▶ _PROBLEM REQUIREMENTS_: Using the material below, print the line that contains "const heads = Object.entries(HEADS);", the line that contains "obj.matrix_world = world", and every line in between, exactly and nothing else.

▶ _MATERIAL PROVIDED_:
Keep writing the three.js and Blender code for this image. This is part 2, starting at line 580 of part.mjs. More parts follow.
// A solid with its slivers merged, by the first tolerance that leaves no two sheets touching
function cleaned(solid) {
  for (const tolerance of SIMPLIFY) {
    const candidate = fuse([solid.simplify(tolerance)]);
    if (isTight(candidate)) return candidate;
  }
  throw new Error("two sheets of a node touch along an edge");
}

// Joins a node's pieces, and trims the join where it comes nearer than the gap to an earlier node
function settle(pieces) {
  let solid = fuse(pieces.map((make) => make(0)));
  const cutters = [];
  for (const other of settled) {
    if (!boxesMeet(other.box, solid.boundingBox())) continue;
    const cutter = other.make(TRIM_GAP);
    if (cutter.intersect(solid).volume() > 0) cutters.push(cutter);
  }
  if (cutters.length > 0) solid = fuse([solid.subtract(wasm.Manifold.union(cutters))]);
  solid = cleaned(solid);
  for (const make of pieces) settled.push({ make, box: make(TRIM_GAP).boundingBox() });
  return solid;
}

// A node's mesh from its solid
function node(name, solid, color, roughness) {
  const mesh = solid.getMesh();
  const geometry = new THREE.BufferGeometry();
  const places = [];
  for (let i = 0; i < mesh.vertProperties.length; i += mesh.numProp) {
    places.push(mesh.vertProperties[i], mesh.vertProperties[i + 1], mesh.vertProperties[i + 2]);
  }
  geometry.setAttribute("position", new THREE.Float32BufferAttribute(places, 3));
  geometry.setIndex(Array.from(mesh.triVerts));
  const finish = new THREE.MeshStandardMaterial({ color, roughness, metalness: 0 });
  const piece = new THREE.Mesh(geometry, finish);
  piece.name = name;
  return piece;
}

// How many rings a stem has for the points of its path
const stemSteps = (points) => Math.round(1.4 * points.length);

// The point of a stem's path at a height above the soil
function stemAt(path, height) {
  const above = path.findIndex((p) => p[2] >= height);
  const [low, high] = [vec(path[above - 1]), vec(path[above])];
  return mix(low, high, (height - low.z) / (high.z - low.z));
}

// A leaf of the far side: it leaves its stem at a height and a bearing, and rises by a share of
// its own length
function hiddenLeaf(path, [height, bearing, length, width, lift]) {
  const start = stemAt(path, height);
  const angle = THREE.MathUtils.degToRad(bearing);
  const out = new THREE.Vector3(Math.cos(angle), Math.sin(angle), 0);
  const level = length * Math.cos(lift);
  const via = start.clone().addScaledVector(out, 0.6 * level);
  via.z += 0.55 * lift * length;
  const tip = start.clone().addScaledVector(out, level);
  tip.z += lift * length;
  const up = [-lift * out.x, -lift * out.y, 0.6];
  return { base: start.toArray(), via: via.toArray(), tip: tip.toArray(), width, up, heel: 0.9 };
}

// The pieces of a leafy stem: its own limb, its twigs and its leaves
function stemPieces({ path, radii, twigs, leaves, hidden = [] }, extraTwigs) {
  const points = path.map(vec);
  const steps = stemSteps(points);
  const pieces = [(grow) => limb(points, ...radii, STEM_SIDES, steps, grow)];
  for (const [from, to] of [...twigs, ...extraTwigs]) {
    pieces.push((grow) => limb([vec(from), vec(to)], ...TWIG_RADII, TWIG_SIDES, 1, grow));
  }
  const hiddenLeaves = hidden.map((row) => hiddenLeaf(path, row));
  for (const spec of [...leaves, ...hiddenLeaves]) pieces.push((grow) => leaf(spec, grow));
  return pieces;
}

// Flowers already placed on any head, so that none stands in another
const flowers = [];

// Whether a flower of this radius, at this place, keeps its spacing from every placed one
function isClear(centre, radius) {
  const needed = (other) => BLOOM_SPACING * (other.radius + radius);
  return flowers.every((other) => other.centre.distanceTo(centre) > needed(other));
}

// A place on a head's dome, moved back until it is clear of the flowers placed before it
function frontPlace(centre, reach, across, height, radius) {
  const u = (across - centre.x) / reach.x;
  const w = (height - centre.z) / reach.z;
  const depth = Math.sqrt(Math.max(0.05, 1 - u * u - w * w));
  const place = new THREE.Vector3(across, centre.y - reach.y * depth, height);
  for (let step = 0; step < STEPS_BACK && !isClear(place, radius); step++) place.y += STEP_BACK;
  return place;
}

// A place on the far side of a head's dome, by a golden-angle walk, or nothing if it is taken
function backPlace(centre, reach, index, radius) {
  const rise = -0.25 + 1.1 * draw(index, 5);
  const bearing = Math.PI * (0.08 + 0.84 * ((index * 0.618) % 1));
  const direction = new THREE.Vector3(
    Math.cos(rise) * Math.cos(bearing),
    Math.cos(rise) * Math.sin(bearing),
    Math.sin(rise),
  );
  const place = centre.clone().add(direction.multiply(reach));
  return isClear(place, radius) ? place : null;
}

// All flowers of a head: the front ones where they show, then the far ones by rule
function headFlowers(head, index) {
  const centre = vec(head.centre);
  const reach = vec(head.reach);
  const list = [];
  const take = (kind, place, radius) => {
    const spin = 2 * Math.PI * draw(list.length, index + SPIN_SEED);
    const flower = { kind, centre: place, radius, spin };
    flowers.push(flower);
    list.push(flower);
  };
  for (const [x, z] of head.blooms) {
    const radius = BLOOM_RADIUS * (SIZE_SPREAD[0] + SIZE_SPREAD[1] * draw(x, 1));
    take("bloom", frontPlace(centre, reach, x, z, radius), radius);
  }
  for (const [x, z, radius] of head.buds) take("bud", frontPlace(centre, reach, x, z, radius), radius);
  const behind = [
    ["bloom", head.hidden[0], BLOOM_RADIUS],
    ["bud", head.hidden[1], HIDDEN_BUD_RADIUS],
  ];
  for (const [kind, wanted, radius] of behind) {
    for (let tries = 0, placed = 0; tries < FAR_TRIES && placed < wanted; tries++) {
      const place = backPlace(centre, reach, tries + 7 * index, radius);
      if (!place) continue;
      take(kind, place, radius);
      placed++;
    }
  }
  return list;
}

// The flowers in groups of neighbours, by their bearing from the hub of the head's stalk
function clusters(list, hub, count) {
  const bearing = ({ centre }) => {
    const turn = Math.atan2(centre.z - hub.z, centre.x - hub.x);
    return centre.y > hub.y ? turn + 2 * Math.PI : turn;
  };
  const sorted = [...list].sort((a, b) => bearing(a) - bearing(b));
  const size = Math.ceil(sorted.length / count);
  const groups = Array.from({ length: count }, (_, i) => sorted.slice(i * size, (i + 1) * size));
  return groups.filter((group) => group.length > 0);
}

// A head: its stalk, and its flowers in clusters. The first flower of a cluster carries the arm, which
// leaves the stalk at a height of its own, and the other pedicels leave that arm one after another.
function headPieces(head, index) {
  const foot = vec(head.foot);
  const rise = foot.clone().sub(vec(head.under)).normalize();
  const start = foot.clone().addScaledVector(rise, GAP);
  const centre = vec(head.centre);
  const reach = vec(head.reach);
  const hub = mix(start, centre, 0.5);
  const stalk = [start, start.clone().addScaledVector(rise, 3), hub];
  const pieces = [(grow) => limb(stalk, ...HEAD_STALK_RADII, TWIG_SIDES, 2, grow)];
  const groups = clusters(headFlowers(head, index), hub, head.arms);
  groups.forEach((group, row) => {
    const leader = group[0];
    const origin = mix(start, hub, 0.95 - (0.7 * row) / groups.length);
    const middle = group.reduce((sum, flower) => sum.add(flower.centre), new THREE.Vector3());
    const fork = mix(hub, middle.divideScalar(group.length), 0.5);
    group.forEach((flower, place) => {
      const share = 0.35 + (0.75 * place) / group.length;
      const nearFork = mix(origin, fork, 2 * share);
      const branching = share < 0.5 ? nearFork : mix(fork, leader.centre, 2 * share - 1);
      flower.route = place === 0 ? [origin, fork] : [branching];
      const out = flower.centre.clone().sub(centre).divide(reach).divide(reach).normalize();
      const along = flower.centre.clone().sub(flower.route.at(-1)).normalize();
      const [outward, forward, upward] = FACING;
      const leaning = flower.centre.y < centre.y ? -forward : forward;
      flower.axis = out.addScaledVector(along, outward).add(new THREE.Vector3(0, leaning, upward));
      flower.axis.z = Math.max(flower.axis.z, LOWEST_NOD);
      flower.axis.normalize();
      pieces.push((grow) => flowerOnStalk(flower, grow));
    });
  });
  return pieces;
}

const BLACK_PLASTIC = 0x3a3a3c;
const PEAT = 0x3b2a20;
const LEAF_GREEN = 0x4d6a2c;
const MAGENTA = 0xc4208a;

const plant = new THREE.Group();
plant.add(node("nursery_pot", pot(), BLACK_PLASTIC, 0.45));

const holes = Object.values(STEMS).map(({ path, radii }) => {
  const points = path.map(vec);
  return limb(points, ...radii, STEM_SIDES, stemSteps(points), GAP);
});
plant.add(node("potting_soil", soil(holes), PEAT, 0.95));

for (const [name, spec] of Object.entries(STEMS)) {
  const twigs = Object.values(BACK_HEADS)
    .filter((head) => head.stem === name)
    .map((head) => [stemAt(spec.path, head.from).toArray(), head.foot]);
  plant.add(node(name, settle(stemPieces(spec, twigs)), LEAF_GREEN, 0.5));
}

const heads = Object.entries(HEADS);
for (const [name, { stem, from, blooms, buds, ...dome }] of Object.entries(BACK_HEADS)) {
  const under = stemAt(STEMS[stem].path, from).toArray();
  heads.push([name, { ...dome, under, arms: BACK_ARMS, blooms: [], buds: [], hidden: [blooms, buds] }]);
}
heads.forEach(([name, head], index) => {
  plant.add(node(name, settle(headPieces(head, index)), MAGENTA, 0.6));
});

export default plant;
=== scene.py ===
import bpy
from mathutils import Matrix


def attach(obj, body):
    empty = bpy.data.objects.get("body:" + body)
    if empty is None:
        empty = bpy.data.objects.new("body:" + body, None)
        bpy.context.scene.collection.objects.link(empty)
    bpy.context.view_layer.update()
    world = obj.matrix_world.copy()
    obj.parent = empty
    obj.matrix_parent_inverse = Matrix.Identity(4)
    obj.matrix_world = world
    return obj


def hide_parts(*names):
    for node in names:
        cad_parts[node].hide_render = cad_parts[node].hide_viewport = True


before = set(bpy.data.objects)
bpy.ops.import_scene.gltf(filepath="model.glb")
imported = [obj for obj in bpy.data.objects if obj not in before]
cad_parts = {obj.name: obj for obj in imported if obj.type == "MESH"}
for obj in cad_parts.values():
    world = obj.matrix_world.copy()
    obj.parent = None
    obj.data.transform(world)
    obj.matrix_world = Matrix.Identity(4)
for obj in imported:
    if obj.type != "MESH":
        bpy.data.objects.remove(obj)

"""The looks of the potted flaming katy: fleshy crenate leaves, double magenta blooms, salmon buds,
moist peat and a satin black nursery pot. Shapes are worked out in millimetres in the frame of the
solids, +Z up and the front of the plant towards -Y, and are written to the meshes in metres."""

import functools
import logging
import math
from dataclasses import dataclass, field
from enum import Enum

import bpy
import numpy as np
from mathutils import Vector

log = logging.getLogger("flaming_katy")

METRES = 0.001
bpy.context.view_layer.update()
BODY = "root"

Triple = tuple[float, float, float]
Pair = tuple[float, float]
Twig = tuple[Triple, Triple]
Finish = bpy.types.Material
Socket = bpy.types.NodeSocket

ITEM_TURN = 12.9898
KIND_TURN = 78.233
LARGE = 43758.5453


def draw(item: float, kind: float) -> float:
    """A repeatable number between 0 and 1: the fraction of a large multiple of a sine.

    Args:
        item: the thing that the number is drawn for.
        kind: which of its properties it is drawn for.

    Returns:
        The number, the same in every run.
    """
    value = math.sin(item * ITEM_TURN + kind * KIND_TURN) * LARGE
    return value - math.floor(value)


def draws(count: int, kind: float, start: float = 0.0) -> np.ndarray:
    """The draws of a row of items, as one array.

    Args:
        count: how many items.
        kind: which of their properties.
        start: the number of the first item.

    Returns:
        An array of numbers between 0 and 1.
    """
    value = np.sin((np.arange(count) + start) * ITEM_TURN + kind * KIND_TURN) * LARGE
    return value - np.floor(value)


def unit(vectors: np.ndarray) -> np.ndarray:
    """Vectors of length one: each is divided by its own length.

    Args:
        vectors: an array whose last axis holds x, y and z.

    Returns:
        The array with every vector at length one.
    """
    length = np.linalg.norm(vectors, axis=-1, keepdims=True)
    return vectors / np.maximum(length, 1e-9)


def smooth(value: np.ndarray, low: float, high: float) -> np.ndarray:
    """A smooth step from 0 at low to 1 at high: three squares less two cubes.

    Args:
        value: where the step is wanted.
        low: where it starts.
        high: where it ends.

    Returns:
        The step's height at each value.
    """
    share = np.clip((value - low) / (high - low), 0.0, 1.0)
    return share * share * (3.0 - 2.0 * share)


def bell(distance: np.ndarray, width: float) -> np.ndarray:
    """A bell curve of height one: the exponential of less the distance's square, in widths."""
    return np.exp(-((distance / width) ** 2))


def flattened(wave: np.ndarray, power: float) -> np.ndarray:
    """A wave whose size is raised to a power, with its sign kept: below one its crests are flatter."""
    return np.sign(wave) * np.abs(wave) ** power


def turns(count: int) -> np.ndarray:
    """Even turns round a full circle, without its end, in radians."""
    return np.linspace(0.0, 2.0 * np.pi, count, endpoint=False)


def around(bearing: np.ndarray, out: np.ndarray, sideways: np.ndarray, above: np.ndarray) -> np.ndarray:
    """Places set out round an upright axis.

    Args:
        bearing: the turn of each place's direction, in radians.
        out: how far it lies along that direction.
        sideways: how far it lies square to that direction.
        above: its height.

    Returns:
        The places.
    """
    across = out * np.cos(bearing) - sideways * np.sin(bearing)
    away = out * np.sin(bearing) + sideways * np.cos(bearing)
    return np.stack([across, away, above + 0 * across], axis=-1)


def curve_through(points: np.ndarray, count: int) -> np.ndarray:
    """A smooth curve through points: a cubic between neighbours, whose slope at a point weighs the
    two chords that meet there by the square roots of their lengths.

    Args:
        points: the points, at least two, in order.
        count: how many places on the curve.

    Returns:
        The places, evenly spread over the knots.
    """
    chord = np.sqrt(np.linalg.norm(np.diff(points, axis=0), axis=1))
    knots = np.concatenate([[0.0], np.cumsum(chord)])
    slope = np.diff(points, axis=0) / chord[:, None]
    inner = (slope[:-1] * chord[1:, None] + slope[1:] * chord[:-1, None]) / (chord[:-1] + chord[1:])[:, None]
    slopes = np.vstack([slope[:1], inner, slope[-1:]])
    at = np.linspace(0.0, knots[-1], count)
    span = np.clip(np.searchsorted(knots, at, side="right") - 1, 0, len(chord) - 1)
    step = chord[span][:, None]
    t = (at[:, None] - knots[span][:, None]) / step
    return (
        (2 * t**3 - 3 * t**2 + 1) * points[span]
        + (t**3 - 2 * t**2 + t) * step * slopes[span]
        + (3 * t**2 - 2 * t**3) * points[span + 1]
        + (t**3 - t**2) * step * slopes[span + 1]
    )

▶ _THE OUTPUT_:
const heads = Object.entries(HEADS);
for (const [name, { stem, from, blooms, buds, ...dome }] of Object.entries(BACK_HEADS)) {
  const under = stemAt(STEMS[stem].path, from).toArray();
  heads.push([name, { ...dome, under, arms: BACK_ARMS, blooms: [], buds: [], hidden: [blooms, buds] }]);
}
heads.forEach(([name, head], index) => {
  plant.add(node(name, settle(headPieces(head, index)), MAGENTA, 0.6));
});

export default plant;
=== scene.py ===
import bpy
from mathutils import Matrix


def attach(obj, body):
    empty = bpy.data.objects.get("body:" + body)
    if empty is None:
        empty = bpy.data.objects.new("body:" + body, None)
        bpy.context.scene.collection.objects.link(empty)
    bpy.context.view_layer.update()
    world = obj.matrix_world.copy()
    obj.parent = empty
    obj.matrix_parent_inverse = Matrix.Identity(4)
    obj.matrix_world = world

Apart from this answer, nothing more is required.